Factory quote questions to send

  1. What finished bag sizes and gusset depths do you recommend for our bakery product mix, and how will width, height, gusset, and handle drop be measured in your QC report?
  2. Which jute GSM options are available for this construction, and are they stock fabric, booked-to-order fabric, laminated fabric, or unlaminated fabric?
  3. What is the safe printable front-panel area after allowing for top hem, handle stitching, side seams, gusset folds, bottom seam, and normal sewing tolerance?
  4. For our artwork, what logo width, logo height, and vertical placement do you recommend, and what minimum line thickness and minimum letter height are safe on this jute surface?
  5. Will the logo be printed before sewing or after sewing, and what jig, template, registration mark, or finished-bag measurement method will control placement accuracy?
  6. Which print method do you recommend for this logo, and what are the setup charges, color limits, ink type, curing requirements, repeat screen charges, and print-side charges?
  7. Can you provide a print strike-off on the actual jute lot or approved bulk fabric before mass production, and how long is strike-off approval valid?
  8. What MOQ applies separately to the bag body, printed logo, custom handle color, side label, swing tag, inner label, individual packing, carton mark, and any custom dyed component?
  9. Please quote 500, 1000, 3000, and 5000 pieces with itemized bag price, print cost, label cost, packing cost, setup charge, sample charge, carton quantity, carton size, net weight, and gross weight.
  10. What lead time applies to plain sample, print strike-off, pre-production sample, bulk production, QC inspection, and export packing after each approval step?

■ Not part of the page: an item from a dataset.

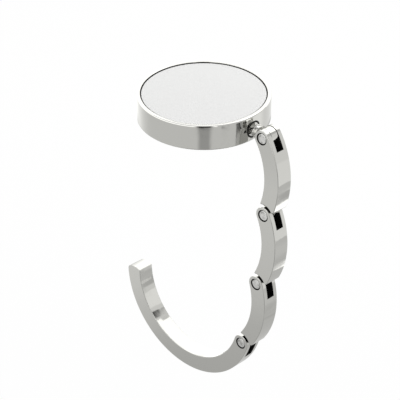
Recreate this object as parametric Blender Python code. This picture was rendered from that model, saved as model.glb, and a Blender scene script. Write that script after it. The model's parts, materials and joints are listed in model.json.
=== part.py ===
"""A folding purse hook: a round disc that rests on a table, and a hinged chain that ends in a hook.

The disc's middle is on the Z axis and its pad's underside is at Z = 0. The stud leaves the rim along
+X, and the chain hangs below it, turned a little about the stud, with every hinge opened to its stop.
Turned flat and folded in, the chain becomes a ring that closes round the disc.
"""
import math

import bmesh
import bpy
from mathutils import Vector

MM = 0.001

# The disc
DISC_DIAMETER = 35.0 * MM
RIM_HEIGHT = 7.1 * MM
RIM_EDGE_ROUND = 0.3 * MM
LIP_WIDTH = 1.0 * MM
TOP_RECESS_DEPTH = 0.8 * MM
INLAY_THICKNESS = 0.5 * MM
SHELL_WALL = 1.5 * MM
SHELL_FLOOR = 0.8 * MM
BASE_PLATE_THICKNESS = 0.6 * MM
PAD_THICKNESS = 1.0 * MM
PAD_PROUD = 0.4 * MM
PAD_EDGE_ROUND = 0.2 * MM
SEAT_GAP = 0.05 * MM
DISC_FIT = 0.12 * MM

# The stud and what holds it in the shell. Its axis is a little below the middle of the rim, and the
# washers are as wide as the hollow between the axis and the base plate lets them be
STUD_LEVEL_SHARE = 0.44
WASHER_CLEARANCE = 0.1 * MM
STUD_WIDTH_SHARE = 0.65
GROOVE_WIDTH_SHARE = 0.68
STUD_RUNNING_CLEARANCE = 0.08 * MM
BOSS_LENGTH = 3.0 * MM
BOSS_WIDTH = 4.6 * MM
STUD_FLANGE_GAP = 0.95 * MM
STUD_FLANGE_DIAMETER = 3.7 * MM
STUD_FLANGE_THICKNESS = 0.45 * MM
STUD_FLANGE_EDGE = 0.12 * MM
STUD_NECK_DIAMETER = 3.4 * MM
STUD_NECK_LENGTH = 0.9 * MM
STUD_NECK_CLEARANCE = 0.2 * MM
STUD_TAIL = 0.5 * MM
STUD_END_CHAMFER = 0.2 * MM
FLAT_WASHER_THICKNESS = 0.3 * MM
WAVE_WASHER_THICKNESS = 0.2 * MM
WAVE_HEIGHT = 0.1 * MM
WAVE_COUNT = 3
CLIP_THICKNESS = 0.35 * MM
CLIP_MOUTH_SHARE = 0.8
CLIP_FIT = 0.05 * MM

# The chain: three equal links and the hook, all arcs of the one ring that folds round the disc
RING_CLEARANCE = 1.5 * MM
LINK_DEPTH = 4.8 * MM
LINK_WIDTH = 5.0 * MM
LINK_ANGLE = math.radians(61.0)
HOOK_ANGLE = math.radians(162.0)
LINK_EDGE_ROUND = 0.18 * MM
SWIVEL_TURN = math.radians(-2.9)
HINGE_OPENINGS = [math.radians(36.0), math.radians(53.0), math.radians(53.0), math.radians(26.0)]

# The fork at the top of each link and of the hook, with a stop web left across the slot on its inner side
SLOT_WIDTH = 2.5 * MM
SLOT_DEPTH = 4.6 * MM
STOP_WEB_THICKNESS = 0.7 * MM
STOP_WEB_TOP = 1.75 * MM
STOP_WEB_KNEE = 2.3 * MM

# The tongue at the bottom of each link, and on the stud, with a heel that meets the stop web
TONGUE_SIDE_CLEARANCE = 0.15 * MM
KNUCKLE_TONGUE_RADIUS = 2.35 * MM
LINK_TONGUE_RADIUS = 1.95 * MM
TONGUE_ROOT = 6.0 * MM
NECK_SET_BACK = 0.3 * MM
HEEL_REACH = 3.1 * MM
HEEL_CLEARANCE = 0.06 * MM
SHOULDER_GAP = 0.85 * MM
OUTER_SHOULDER_ROUND = 0.7 * MM
INNER_SHOULDER_ROUND = 0.25 * MM

# The hook's tip
TIP_OUTER_ROUND = 1.1 * MM
TIP_INNER_ROUND = 0.5 * MM

# The rivet pins
PIN_DIAMETER = 1.6 * MM
PIN_SEAT_CLEARANCE = 0.05 * MM
PIN_RUNNING_CLEARANCE = 0.08 * MM
PIN_HEAD_DIAMETER = 2.9 * MM
PIN_HEAD_THICKNESS = 0.5 * MM
PIN_HEAD_GROOVE = 0.2 * MM
PIN_DOME_HEIGHT = 0.12 * MM
PIN_DOME_MARGIN = 0.24 * MM
PIN_PEENED_DIAMETER = 2.3 * MM
PIN_PEENED_THICKNESS = 0.4 * MM
PIN_PEENED_GROOVE = 0.15 * MM
PIN_SET_BACK = 0.04 * MM

# Cutters run past what they cut by the overrun, and points nearer than the least step count as one
OVERRUN = 0.6 * MM
LEAST_STEP = 0.0006 * MM

# Facets
RING_STEP = math.radians(3.0)
EAR_STEP = math.radians(15.0)
ROUND_STEP = math.radians(22.5)
DISC_SEGMENTS = 72
STUD_SEGMENTS = 24
PIN_SEGMENTS = 20
WAVE_SEGMENTS = 12

# What follows from the sizes above
RIM_RADIUS = DISC_DIAMETER / 2
RIM_BOTTOM = PAD_PROUD
RIM_TOP = RIM_BOTTOM + RIM_HEIGHT
STUD_HEIGHT = RIM_BOTTOM + RIM_HEIGHT * STUD_LEVEL_SHARE
RECESS_RADIUS = RIM_RADIUS - LIP_WIDTH
CAVITY_RADIUS = RIM_RADIUS - SHELL_WALL
TOP_FACE = RIM_TOP - TOP_RECESS_DEPTH
CAVITY_TOP = TOP_FACE - SHELL_FLOOR
BASE_BOTTOM = PAD_THICKNESS + SEAT_GAP
BASE_TOP = BASE_BOTTOM + BASE_PLATE_THICKNESS
LEDGE_HEIGHT = BASE_TOP + SEAT_GAP
BOSS_FACE = CAVITY_RADIUS - BOSS_LENGTH
WASHER_RADIUS = STUD_HEIGHT - BASE_TOP - WASHER_CLEARANCE
STUD_RADIUS = WASHER_RADIUS * STUD_WIDTH_SHARE
STUD_BORE_RADIUS = STUD_RADIUS + STUD_RUNNING_CLEARANCE
STUD_GROOVE_RADIUS = STUD_RADIUS * GROOVE_WIDTH_SHARE
CLIP_MOUTH = CLIP_MOUTH_SHARE * 2 * STUD_GROOVE_RADIUS
EAR_RADIUS = LINK_DEPTH / 2
FOLDED_RING_RADIUS = RIM_RADIUS + RING_CLEARANCE + EAR_RADIUS
STUD_FLANGE_FACE = RIM_RADIUS + STUD_FLANGE_GAP
STUD_NECK_START = STUD_FLANGE_FACE + STUD_FLANGE_THICKNESS
STUD_NECK_END = STUD_NECK_START + STUD_NECK_LENGTH
FIRST_PIN_REACH = STUD_NECK_END + STUD_NECK_CLEARANCE + EAR_RADIUS
TONGUE_WIDTH = SLOT_WIDTH - 2 * TONGUE_SIDE_CLEARANCE
STOP_WEB_FACE = EAR_RADIUS - STOP_WEB_THICKNESS
SHOULDER_RADIUS = EAR_RADIUS + SHOULDER_GAP
RING_INNER = FOLDED_RING_RADIUS - EAR_RADIUS
RING_OUTER = FOLDED_RING_RADIUS + EAR_RADIUS
RING_CENTRE = Vector((-FOLDED_RING_RADIUS, 0))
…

Quality-control points to confirm

  1. Finished bag size tolerance should be agreed before production; for many medium jute totes, width and height are commonly controlled within +/-10 mm, while gusset depth is often +/-5-10 mm depending on construction.
  2. Logo placement should be measured in millimeters from finished top edge and finished side seams; do not inspect only by eye or by comparing to a digital mockup.
  3. Logo left-right centering should have a defined tolerance, often +/-5 mm for retail-facing programs and +/-8-10 mm for less critical promotional runs, subject to factory capability and bag size.
  4. Logo rotation should be checked against the top edge or side seam; set a practical maximum tilt, such as no visible tilt for premium orders or a degree-based limit agreed with the inspector.
  5. Print color should be compared with the approved physical sample under consistent lighting because natural jute shade changes the perceived color of dark brown, black, cream, green, and white inks.
  6. Print rub resistance should be checked after curing using a dry rub test and, if the bag may face condensation or chilled goods, a buyer-approved damp rub or contact test.
  7. Fine text, URLs, QR codes, establishment dates, and small icons need separate legibility criteria; if they cannot be read consistently on the strike-off, remove or enlarge them before bulk approval.
  8. Handle stitching should use box-X, bar-tack, or equivalent reinforcement and pass a loaded hang test based on the buyer’s stated product weight plus a safety margin.
  9. Side seams, bottom seam, gusset corners, top hem, and handle attachment should be free of skipped stitches, loose threads, open seams, sharp knots, and exposed reinforcement that may catch on clothing.
  10. Loaded bags should stand or hang without severe twisting when filled with the approved bakery product mix; minor natural fabric irregularity is acceptable only if it matches the signed sample.